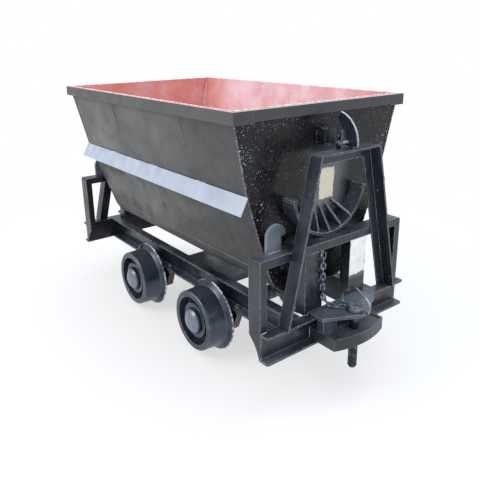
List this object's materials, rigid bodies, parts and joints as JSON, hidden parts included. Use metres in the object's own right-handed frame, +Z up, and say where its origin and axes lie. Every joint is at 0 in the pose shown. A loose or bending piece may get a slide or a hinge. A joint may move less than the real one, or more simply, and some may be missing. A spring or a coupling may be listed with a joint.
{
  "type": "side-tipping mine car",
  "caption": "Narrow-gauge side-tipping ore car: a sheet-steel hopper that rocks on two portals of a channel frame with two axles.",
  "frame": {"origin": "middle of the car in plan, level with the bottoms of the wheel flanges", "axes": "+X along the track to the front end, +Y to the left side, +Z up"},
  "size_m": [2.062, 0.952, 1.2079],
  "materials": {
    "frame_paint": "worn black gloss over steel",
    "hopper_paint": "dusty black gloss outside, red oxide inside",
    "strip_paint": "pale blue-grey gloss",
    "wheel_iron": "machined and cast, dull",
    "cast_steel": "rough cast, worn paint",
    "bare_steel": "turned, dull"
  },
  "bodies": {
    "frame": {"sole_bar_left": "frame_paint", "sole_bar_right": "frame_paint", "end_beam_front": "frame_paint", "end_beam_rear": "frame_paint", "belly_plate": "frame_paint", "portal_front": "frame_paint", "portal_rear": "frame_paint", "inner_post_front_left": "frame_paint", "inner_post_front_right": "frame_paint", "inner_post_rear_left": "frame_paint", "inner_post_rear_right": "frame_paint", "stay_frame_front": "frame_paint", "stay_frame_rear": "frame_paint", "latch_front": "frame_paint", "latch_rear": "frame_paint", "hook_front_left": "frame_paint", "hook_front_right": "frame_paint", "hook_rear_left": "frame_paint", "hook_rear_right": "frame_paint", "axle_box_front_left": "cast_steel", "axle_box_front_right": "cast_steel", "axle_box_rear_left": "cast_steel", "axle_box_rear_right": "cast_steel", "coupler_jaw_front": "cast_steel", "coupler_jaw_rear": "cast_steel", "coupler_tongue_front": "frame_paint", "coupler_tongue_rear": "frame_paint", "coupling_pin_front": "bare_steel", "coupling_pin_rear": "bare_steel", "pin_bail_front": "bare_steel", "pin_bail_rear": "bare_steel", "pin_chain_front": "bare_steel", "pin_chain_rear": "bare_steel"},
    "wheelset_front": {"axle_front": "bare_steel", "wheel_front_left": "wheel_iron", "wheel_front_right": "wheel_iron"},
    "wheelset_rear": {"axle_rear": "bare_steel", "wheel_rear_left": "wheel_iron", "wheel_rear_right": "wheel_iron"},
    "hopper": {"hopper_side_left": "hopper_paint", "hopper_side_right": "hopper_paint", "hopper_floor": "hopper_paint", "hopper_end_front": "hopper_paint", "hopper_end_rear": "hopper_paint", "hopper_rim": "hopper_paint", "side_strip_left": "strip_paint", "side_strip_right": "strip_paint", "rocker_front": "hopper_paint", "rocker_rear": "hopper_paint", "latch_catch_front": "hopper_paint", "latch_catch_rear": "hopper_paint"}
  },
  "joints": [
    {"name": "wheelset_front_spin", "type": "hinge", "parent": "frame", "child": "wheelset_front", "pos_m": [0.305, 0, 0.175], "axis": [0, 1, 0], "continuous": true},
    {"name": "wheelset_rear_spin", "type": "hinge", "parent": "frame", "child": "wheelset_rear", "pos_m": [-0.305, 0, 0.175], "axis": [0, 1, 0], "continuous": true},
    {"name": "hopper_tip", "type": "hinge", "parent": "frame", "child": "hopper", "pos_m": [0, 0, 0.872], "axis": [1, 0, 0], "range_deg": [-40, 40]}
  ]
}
┄┄┄┄┄┄
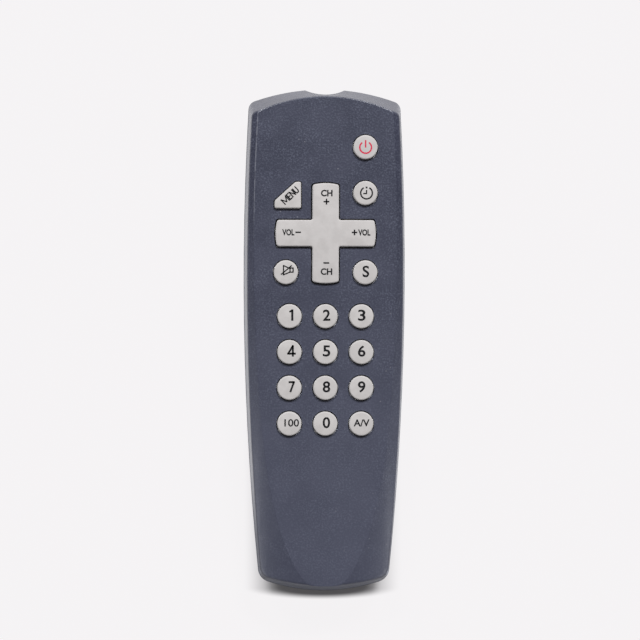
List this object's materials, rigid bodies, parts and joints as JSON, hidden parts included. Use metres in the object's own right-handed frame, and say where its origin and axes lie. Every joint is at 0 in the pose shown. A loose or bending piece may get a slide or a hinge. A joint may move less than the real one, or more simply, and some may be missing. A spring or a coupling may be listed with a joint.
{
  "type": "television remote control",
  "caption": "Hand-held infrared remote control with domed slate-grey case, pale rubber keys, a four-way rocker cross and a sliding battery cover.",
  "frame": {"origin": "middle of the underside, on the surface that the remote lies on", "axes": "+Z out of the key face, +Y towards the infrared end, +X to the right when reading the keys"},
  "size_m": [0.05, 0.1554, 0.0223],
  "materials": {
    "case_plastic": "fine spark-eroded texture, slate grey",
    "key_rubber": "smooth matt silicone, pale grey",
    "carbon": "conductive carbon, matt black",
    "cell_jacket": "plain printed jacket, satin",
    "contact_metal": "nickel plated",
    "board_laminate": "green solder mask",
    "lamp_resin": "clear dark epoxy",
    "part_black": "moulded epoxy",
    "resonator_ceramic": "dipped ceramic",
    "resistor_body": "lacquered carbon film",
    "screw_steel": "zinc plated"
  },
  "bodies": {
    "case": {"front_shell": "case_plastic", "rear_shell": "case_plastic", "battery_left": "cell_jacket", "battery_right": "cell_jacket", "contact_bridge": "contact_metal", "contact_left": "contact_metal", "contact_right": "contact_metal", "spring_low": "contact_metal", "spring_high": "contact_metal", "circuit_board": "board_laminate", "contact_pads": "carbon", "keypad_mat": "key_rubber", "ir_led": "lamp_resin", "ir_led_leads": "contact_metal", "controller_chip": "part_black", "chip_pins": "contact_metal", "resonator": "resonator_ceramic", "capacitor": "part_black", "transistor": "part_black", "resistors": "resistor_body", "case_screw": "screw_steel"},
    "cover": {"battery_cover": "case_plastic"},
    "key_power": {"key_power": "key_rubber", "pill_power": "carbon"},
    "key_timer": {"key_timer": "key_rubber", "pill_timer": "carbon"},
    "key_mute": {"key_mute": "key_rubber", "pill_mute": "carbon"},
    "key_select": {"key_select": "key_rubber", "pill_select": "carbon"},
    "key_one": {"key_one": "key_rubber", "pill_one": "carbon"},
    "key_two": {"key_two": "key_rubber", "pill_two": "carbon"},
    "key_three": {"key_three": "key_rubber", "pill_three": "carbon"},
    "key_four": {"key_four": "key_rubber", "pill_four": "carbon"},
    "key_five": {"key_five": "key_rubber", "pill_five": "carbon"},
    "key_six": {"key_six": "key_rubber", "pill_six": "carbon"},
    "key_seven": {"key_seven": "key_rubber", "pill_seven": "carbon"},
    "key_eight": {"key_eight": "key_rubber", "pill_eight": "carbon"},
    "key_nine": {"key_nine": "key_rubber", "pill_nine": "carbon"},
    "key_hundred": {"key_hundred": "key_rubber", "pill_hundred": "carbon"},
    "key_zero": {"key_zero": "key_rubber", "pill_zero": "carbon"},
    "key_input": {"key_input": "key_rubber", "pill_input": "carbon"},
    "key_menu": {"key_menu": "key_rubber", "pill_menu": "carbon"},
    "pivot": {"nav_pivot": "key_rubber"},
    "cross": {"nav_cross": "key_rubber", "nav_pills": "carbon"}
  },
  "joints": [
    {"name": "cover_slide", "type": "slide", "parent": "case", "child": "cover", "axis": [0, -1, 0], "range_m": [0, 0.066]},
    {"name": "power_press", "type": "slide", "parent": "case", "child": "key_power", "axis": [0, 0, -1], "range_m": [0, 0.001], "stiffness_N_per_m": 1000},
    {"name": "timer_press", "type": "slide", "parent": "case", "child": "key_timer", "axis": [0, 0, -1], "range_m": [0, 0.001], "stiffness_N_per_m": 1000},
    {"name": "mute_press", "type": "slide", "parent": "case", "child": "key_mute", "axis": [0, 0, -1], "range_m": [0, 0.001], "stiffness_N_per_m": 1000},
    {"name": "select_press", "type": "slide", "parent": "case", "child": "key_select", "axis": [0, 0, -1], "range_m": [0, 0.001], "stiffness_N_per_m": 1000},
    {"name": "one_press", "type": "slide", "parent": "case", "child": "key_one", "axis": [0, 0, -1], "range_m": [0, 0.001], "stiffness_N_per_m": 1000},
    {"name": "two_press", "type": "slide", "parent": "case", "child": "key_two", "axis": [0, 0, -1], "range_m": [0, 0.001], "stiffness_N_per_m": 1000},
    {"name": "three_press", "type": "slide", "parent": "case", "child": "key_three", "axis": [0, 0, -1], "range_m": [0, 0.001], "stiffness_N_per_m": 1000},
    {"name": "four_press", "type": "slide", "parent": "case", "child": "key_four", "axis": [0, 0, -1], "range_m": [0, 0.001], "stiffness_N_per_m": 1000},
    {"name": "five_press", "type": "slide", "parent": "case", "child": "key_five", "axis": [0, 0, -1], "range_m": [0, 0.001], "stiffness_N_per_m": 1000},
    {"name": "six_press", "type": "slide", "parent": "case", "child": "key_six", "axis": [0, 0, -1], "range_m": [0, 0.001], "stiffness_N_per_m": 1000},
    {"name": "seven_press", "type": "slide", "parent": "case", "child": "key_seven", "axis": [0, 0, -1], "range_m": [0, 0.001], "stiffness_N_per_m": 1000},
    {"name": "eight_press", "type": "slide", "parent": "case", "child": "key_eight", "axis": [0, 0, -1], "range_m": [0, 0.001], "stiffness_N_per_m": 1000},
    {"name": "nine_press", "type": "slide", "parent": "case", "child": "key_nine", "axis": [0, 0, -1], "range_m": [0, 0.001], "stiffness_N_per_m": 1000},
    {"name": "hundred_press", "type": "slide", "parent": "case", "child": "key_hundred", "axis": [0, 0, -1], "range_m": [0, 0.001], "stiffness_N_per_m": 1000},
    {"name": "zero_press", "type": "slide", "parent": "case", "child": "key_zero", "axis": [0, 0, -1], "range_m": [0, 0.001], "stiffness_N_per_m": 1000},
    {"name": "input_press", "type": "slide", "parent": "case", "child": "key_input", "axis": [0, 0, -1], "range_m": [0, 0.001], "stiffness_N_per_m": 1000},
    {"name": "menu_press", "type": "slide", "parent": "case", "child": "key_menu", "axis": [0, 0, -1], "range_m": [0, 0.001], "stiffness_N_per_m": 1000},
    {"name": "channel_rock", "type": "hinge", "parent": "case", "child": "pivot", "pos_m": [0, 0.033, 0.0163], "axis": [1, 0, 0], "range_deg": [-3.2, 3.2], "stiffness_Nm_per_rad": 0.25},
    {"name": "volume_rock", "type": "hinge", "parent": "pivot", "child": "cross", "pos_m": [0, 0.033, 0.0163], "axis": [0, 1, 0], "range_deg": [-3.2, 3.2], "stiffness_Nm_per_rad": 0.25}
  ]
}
┄┄┄┄┄┄
**EXERCISE PROMPT**
Show all lines from the records above where the word "List" occurs.

**THE RESPONSE**
List this object's materials, rigid bodies, parts and joints as JSON, hidden parts included. Use metres in the object's own right-handed frame, +Z up, and say where its origin and axes lie. Every joint is at 0 in the pose shown. A loose or bending piece may get a slide or a hinge. A joint may move less than the real one, or more simply, and some may be missing. A spring or a coupling may be listed with a joint.
List this object's materials, rigid bodies, parts and joints as JSON, hidden parts included. Use metres in the object's own right-handed frame, and say where its origin and axes lie. Every joint is at 0 in the pose shown. A loose or bending piece may get a slide or a hinge. A joint may move less than the real one, or more simply, and some may be missing. A spring or a coupling may be listed with a joint.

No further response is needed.